● **Data lines**:
★ ★ ★ ★ ★

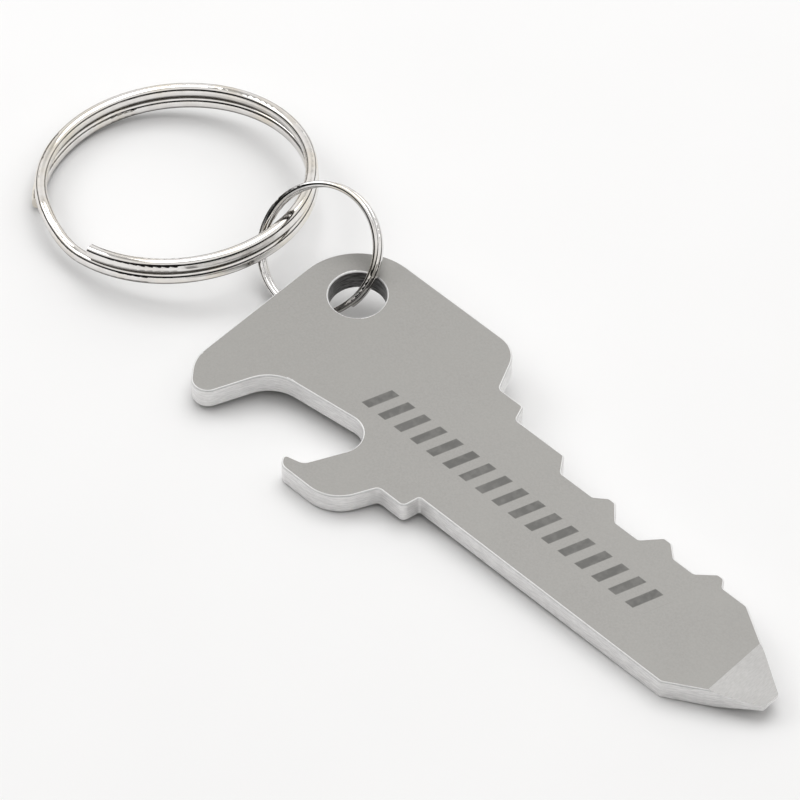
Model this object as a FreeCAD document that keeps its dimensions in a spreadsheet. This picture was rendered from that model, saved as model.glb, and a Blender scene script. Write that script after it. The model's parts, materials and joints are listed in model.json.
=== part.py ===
import FreeCAD, Part
import math
import os

import Sketcher
from FreeCAD import Placement, Rotation, Vector

# Key-shaped steel bottle opener with a small split ring through its head and a large split ring on
# that. Frame: the table top is z = 0, +X runs along the blade to the driver tip, +Y is the toothed
# side, and the origin is the middle of the footprint. Millimetres and degrees throughout.

SIZES = [
    # opener plate, in its own axes: x from the head's end, y from the blade's centre line
    ("plate_length", 59.2),
    ("plate_thickness", 2.2),
    ("edge_round", 0.2),
    ("head_half_width", 12.15),
    ("head_length", 19.4),
    ("blade_half_width", 5.35),
    ("blade_start", 24.5),
    ("taper_start", 51.8),
    ("tip_half_width", 0.9),
    ("tip_thickness", 0.5),
    ("grind_length", 4.1),
    ("mouth_roof", -2.6),
    ("hook_foot", -11.0),
    ("ring_hole_dia", 5.12),
    ("ring_hole_x", 5.25),
    ("ring_hole_y", 6.95),
    # how the plate lies: the small ring under its head rolls it about its length and noses it down
    ("plate_roll", 6.4),
    ("plate_pitch", 1.16),
    # small split ring, placed in the plate's axes
    ("small_outer_dia", 12.0),
    ("small_wire_width", 0.56),
    ("small_wire_height", 0.66),
    ("small_wire_round", 0.25),
    ("small_turn_gap", 0.04),
    ("small_crossover", 40.0),
    ("small_end_gap", 4.0),
    ("small_end_turn", -22.0),
    ("small_end_splay", 0.0),
    ("small_centre_x", -0.65),
    ("small_centre_y", 8.23),
    ("small_centre_z", 2.38),
    ("small_lean", 43.6),
    ("small_nod", 4.2),
    # large split ring, placed from the small ring's centre
    ("large_outer_dia", 25.3),
    ("large_wire_width", 1.1),
    ("large_wire_height", 1.25),
    ("large_wire_round", 0.5),
    ("large_turn_gap", 0.05),
    ("large_crossover", 35.0),
    ("large_end_gap", 6.0),
    ("large_end_turn", -130.0),
    ("large_end_splay", 0.35),
    ("large_back", 16.03),
    ("large_aside", 1.66),
    ("large_centre_z", 2.87),
    ("large_lean", 2.2),
    ("large_nod", -7.1),
]

doc = FreeCAD.newDocument("keychain_bottle_opener")
sheet = doc.addObject("Spreadsheet::Sheet", "sizes")
for row, (alias, value) in enumerate(SIZES, start=1):
    sheet.set(f"A{row}", alias)
    sheet.set(f"B{row}", str(value))
    sheet.setAlias(f"B{row}", alias)
doc.recompute()


def size(alias):
    return float(sheet.get(alias))


def origin_plane(body, role):
    return next(plane for plane in body.Origin.OriginFeatures if plane.Role == role)


def new_body(name):
    body = doc.addObject("PartDesign::Body", name)
    body.Label = name
    return body


def new_sketch(body, name, plane):
    sketch = body.newObject("Sketcher::SketchObject", name)
    sketch.AttachmentSupport = [(origin_plane(body, plane), "")]
    sketch.MapMode = "FlatFace"
    return sketch


def drive(sketch, constraint, alias):
    """Adds a constraint and ties its value to a cell of the sheet."""
    index = sketch.addConstraint(constraint)
    sketch.setExpression(f"Constraints[{index}]", f"sizes.{alias}")


def rounded_outline(corners):
    """Lines and tangent arcs round a closed outline of (x, y, corner radius) points."""
    spans = []
    for index, (x, y, radius) in enumerate(corners):
        here = Vector(x, y, 0)
        before = Vector(*corners[index - 1][:2], 0)
        after = Vector(*corners[(index + 1) % len(corners)][:2], 0)
        back = (before - here).normalize()
        ahead = (after - here).normalize()
        half_angle = back.getAngle(ahead) / 2
        reach = radius / math.tan(half_angle)
        bisector = (back + ahead).normalize()
        middle = here + bisector * (radius / math.sin(half_angle) - radius)
        spans.append((here + back * reach, middle, here + ahead * reach))
    curves = []
    for index, (start, middle, end) in enumerate(spans):
        following = spans[(index + 1) % len(spans)][0]
        curves.append(Part.Arc(start, middle, end))
        curves.append(Part.LineSegment(end, following))
    return curves


def plate_corners():
    """The stamped outline, counter-clockwise from the mouth's upper lip."""
    head = size("head_half_width")
    blade = size("blade_half_width")
    tip = size("tip_half_width")
    foot = size("hook_foot")
    roof = size("mouth_roof")
    lip = [(0, -7.9, 3.8), (2.9, -11.35, 1.45), (6.05, roof - 1.5, 3.8)]
    hook = [
        (18.35, roof, 2.05),
        (14.85, -9.45, 1.0),
        (12.95, -9.95, 0.35),
        (13.6, foot, 1.0),
        (19.3, foot, 3.8),
        (21.3, -7.0, 0.6),
    ]
    stop = [(24.15, -7.0, 0.6), (size("blade_start"), -blade, 0.3)]
    point = [
        (size("taper_start"), -blade, 0.8),
        (size("plate_length"), -tip, 0.2),
        (size("plate_length"), tip, 0.2),
        (size("taper_start"), blade, 0.6),
    ]
    teeth = [
        (49.15, blade, 0.3),
        (48.6, 6.13, 0.45),
        (47.9, 6.13, 0.45),
        (46.4, 4.8, 0.5),
        (44.2, 4.8, 0.4),
        (43.0, 5.85, 0.45),
        (42.15, 5.85, 0.3),
        (40.7, 4.22, 0.4),
        (38.15, 4.22, 0.4),
        (36.75, 5.72, 0.35),
        (36.0, 5.72, 0.5),
        (34.9, 4.87, 0.5),
        (31.3, 4.87, 0.4),
        (30.2, 6.42, 0.3),
        (24.65, 6.42, 0.4),
        (24.1, 7.9, 0.4),
        (21.3, 7.9, 0.5),
    ]
    shoulders = [(size("head_length"), head, 2.8), (0, head, 6.2)]
    return lip + hook + stop + point + teeth + shoulders


def through_pocket(body, sketch, name):
    """A pocket that cuts both ways through the body, and has to remove material."""
    doc.recompute()
    before = body.Shape.Volume
    pocket = body.newObject("PartDesign::Pocket", name)
    pocket.Profile = sketch
    pocket.Type = "ThroughAll"
    pocket.Midplane = True
    doc.recompute()
    if not body.Shape.Volume < before:
        raise RuntimeError(f"{name} removes nothing")


def cut_ring_hole(body):
    sketch = new_sketch(body, "ring_hole_outline", "XY_Plane")
    centre = Vector(size("ring_hole_x"), size("ring_hole_y"), 0)
    diameter = size("ring_hole_dia")
    circle = sketch.addGeometry(Part.Circle(centre, Vector(0, 0, 1), diameter / 2))
    drive(sketch, Sketcher.Constraint("Diameter", circle, diameter), "ring_hole_dia")
    drive(sketch, Sketcher.Constraint("DistanceX", -1, 1, circle, 3, centre.x), "ring_hole_x")
    drive(sketch, Sketcher.Constraint("DistanceY", -1, 1, circle, 3, centre.y), "ring_hole_y")
    through_pocket(body, sketch, "ring_hole")


def grind_tip(body, name, face_z, tip_z):
    """One ground face of the driver tip: a thin triangle cut across the blade."""
    overshoot = 1.0
    length = size("plate_length")
    grind = size("grind_length")
    slope = (tip_z - face_z) / grind
    heel = Vector(length - grind, face_z, 0)
    toe = Vector(length + overshoot, tip_z + slope * overshoot, 0)
    outside = Vector(length + overshoot, face_z, 0)
    sketch = new_sketch(body, f"{name}_profile", "XZ_Plane")
    for start, end in ((heel, toe), (toe, outside), (outside, heel)):
        sketch.addGeometry(Part.LineSegment(start, end))
    through_pocket(body, sketch, name)


def face_edges(shape, height):
    """Names of the edges that lie in the level z = height."""
    near = 1e-5
    names = []
    for index, edge in enumerate(shape.Edges, start=1):
        box = edge.BoundBox
        if abs(box.ZMin - height) < near and abs(box.ZMax - height) < near:
            names.append(f"Edge{index}")
    return names


def build_plate():
    body = new_body("opener_plate")
    outline = new_sketch(body, "blank_outline", "XY_Plane")
    for curve in rounded_outline(plate_corners()):
        outline.addGeometry(curve)
    blank = body.newObject("PartDesign::Pad", "blank")
    blank.Profile = outline
    blank.setExpression("Length", "sizes.plate_thickness")
    cut_ring_hole(body)

    pierced = body.Tip
    rounding = body.newObject("PartDesign::Fillet", "rolled_edges")
    rims = face_edges(pierced.Shape, 0) + face_edges(pierced.Shape, size("plate_thickness"))
    rounding.Base = (pierced, rims)
    rounding.setExpression("Radius", "sizes.edge_round")
    doc.recompute()

    middle = size("plate_thickness") / 2
    half_tip = size("tip_thickness") / 2
    grind_tip(body, "upper_grind", size("plate_thickness"), middle + half_tip)
    grind_tip(body, "lower_grind", 0, middle - half_tip)
    return body


def ring_path(name, radius, pitch, crossover, end_gap, splay, hand):
    """Two level turns about Z joined by one rising crossover, starting near the X axis.

    The first end stands out by splay. A hand of 1 winds up anticlockwise seen from above, -1 clockwise.
    """
    low = -pitch / 2
    turn = 360 - crossover - end_gap
    splayed = 40 if splay else 0

    def point(angle, height, reach=radius):
        turned = math.radians(hand * angle)
        return Vector(reach * math.cos(turned), reach * math.sin(turned), height)

    def tangent(angle):
        turned = math.radians(hand * angle)
        return Vector(-math.sin(turned), math.cos(turned), 0) * hand

    def arc(start, end, height):
        return Part.Arc(point(start, height), point((start + end) / 2, height), point(end, height))

    def eased(start, end, low_height, climb, stand_out):
        """A spline from start to end that climbs and comes in by smooth steps."""
        steps = 6
        points = []
        for step in range(steps + 1):
            share = step / steps
            smooth = share * share * (3 - 2 * share)
            reach = radius + stand_out * (1 - smooth)
            points.append(point(start + share * (end - start), low_height + climb * smooth, reach))
        curve = Part.BSplineCurve()
        curve.interpolate(Points=points, InitialTangent=tangent(start), FinalTangent=tangent(end))
        return curve

    pieces = [arc(splayed, turn, low), eased(turn, turn + crossover, low, pitch, 0)]
    pieces.append(arc(turn + crossover, 2 * turn + crossover, low + pitch))
    if splay:
        pieces.insert(0, eased(0, splayed, low, 0, splay))
    path = doc.addObject("Part::Feature", name)
    path.Shape = Part.Wire([piece.toShape() for piece in pieces])
    return path


def build_split_ring(name, prefix, hand):
    """A split ring about its own Z axis, centred on the origin, both turns in one strand of wire."""
    width = size(f"{prefix}_wire_width")
    height = size(f"{prefix}_wire_height")
    corner = size(f"{prefix}_wire_round")
    pitch = height + size(f"{prefix}_turn_gap")
    radius = (size(f"{prefix}_outer_dia") - width) / 2
    crossover = size(f"{prefix}_crossover")
    end_gap = size(f"{prefix}_end_gap")
    splay = size(f"{prefix}_end_splay")
    path = ring_path(f"{name}_path", radius, pitch, crossover, end_gap, splay, hand)
    body = new_body(name)
    section = new_sketch(body, f"{name}_section", "XZ_Plane")
    left = radius + splay - width / 2
    right = left + width
    bottom, top = -pitch / 2 - height / 2, -pitch / 2 + height / 2
    corners = [(left, bottom, corner), (right, bottom, corner), (right, top, corner), (left, top, corner)]
    for curve in rounded_outline(corners):
        section.addGeometry(curve)
    doc.recompute()
    wire = body.newObject("PartDesign::AdditivePipe", f"{name}_wire")
    wire.Profile = section
    wire.Spine = (path, [f"Edge{index}" for index in range(1, len(path.Shape.Edges) + 1)])
    wire.Mode = "Standard"
    doc.recompute()
    return body


X_AXIS, Y_AXIS, Z_AXIS = Vector(1, 0, 0), Vector(0, 1, 0), Vector(0, 0, 1)


def turned(axis, degrees):
    return Placement(Vector(), Rotation(axis, degrees))


def moved(x, y, z):
    return Placement(Vector(x, y, z), Rotation())


def exact_box(shape):
    return shape.optimalBoundingBox(False, False)


def lying_plate(body):
    """The plate's placement, with its lowest points, hook foot and tip, down on the table."""
    lean = turned(Y_AXIS, size("plate_pitch")) * turned(X_AXIS, size("plate_roll"))
    shape = body.Shape.copy()
    shape.Placement = lean
    return moved(0, 0, -exact_box(shape).ZMin) * lean


def ring_seat(prefix):
    """A ring's own tilt: turned so that its wire ends are in place, leaned and then nodded."""
    ends = turned(Z_AXIS, size(f"{prefix}_end_turn"))
    return turned(Y_AXIS, size(f"{prefix}_nod")) * turned(X_AXIS, size(f"{prefix}_lean")) * ends


def assemble(plate, small, large):
    """Places the three pieces as they lie, over the middle of their footprint."""
    plate_place = lying_plate(plate)
    small_centre = moved(size("small_centre_x"), size("small_centre_y"), size("small_centre_z"))
    small_place = plate_place * small_centre * ring_seat("small")
    large_centre = small_place.Base - Vector(size("large_back"), size("large_aside"), 0)
    large_centre.z = size("large_centre_z")
    large_place = moved(*large_centre) * ring_seat("large")
    plate.Placement = plate_place
    small.Placement = small_place
    large.Placement = large_place
    doc.recompute()
    box = exact_box(Part.makeCompound([body.Shape for body in (plate, small, large)]))
    centring = moved(-box.Center.x, -box.Center.y, -box.ZMin)
    for body in (plate, small, large):
        body.Placement = centring * body.Placement
    doc.recompute()


def check(bodies):
    """Stops before anything is written if a feature failed or a piece isn't one valid solid."""
    for thing in doc.Objects:
        if "Invalid" in thing.State or "Error" in thing.State:
            raise RuntimeError(f"{thing.Name} failed: {thing.State}")
    for body in bodies:
        if body.Shape.isNull() or not body.Shape.isValid() or len(body.Shape.Solids) != 1:
            raise RuntimeError(f"{body.Label} is not one valid solid")


plate = build_plate()
small_ring = build_split_ring("small_split_ring", "small", hand=1)
large_ring = build_split_ring("large_split_ring", "large", hand=-1)
pieces = (plate, small_ring, large_ring)
assemble(*pieces)
check(pieces)
os.makedirs("parts", exist_ok=True)
for piece in pieces:
    piece.Shape.exportStep(f"parts/{piece.Label}.step")
    print(piece.Label, f"{piece.Shape.Volume:.1f} mm3")
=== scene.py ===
"""Looks for the key-shaped bottle opener: a tumbled steel plate and two polished split rings.

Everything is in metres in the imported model's frame. The plate and both rings are the CAD bodies,
whose meshes are fine enough to show, and each gets a procedural finish laid out in its own
coordinates.
"""
import json
import math

import bpy
from mathutils import Matrix, Vector

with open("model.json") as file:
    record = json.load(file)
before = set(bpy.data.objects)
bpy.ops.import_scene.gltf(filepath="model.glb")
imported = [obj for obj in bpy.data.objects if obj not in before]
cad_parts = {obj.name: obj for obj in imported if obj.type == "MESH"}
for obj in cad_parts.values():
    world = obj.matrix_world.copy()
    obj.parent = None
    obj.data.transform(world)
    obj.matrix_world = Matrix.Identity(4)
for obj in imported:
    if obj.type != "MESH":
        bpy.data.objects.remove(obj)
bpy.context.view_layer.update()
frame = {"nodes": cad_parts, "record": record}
record = frame["record"]
MM = 0.001

# ---------------------------------------------------------------- places read from the frame
mounts = {mount["name"]: mount for mount in record["mounts"]}
tip = Vector(mounts["driver_tip"]["pos_m"])
blade_x = Vector(mounts["driver_tip"]["axis"]).normalized()
blade_y = -Vector(mounts["bottle_mouth"]["axis"]).normalized()
plate_up = blade_x.cross(blade_y).normalized()

# the ring hole's centre, measured from the driver tip, and a reach just past its wall
HOLE_BEHIND_TIP = 53.95 * MM
HOLE_ASIDE = 6.95 * MM
HOLE_REACH = 2.75 * MM


def collection_link(thing):
    bpy.context.scene.collection.objects.link(thing)
    return thing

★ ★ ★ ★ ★

● **The problem**: Set down exactly the lines from the line that contains "plate = build_plate()" to the line that contains "bpy.context.view_layer.update()", both lines included, and nothing more.

● **Solution**:
plate = build_plate()
small_ring = build_split_ring("small_split_ring", "small", hand=1)
large_ring = build_split_ring("large_split_ring", "large", hand=-1)
pieces = (plate, small_ring, large_ring)
assemble(*pieces)
check(pieces)
os.makedirs("parts", exist_ok=True)
for piece in pieces:
    piece.Shape.exportStep(f"parts/{piece.Label}.step")
    print(piece.Label, f"{piece.Shape.Volume:.1f} mm3")
=== scene.py ===
"""Looks for the key-shaped bottle opener: a tumbled steel plate and two polished split rings.

Everything is in metres in the imported model's frame. The plate and both rings are the CAD bodies,
whose meshes are fine enough to show, and each gets a procedural finish laid out in its own
coordinates.
"""
import json
import math

import bpy
from mathutils import Matrix, Vector

with open("model.json") as file:
    record = json.load(file)
before = set(bpy.data.objects)
bpy.ops.import_scene.gltf(filepath="model.glb")
imported = [obj for obj in bpy.data.objects if obj not in before]
cad_parts = {obj.name: obj for obj in imported if obj.type == "MESH"}
for obj in cad_parts.values():
    world = obj.matrix_world.copy()
    obj.parent = None
    obj.data.transform(world)
    obj.matrix_world = Matrix.Identity(4)
for obj in imported:
    if obj.type != "MESH":
        bpy.data.objects.remove(obj)
bpy.context.view_layer.update()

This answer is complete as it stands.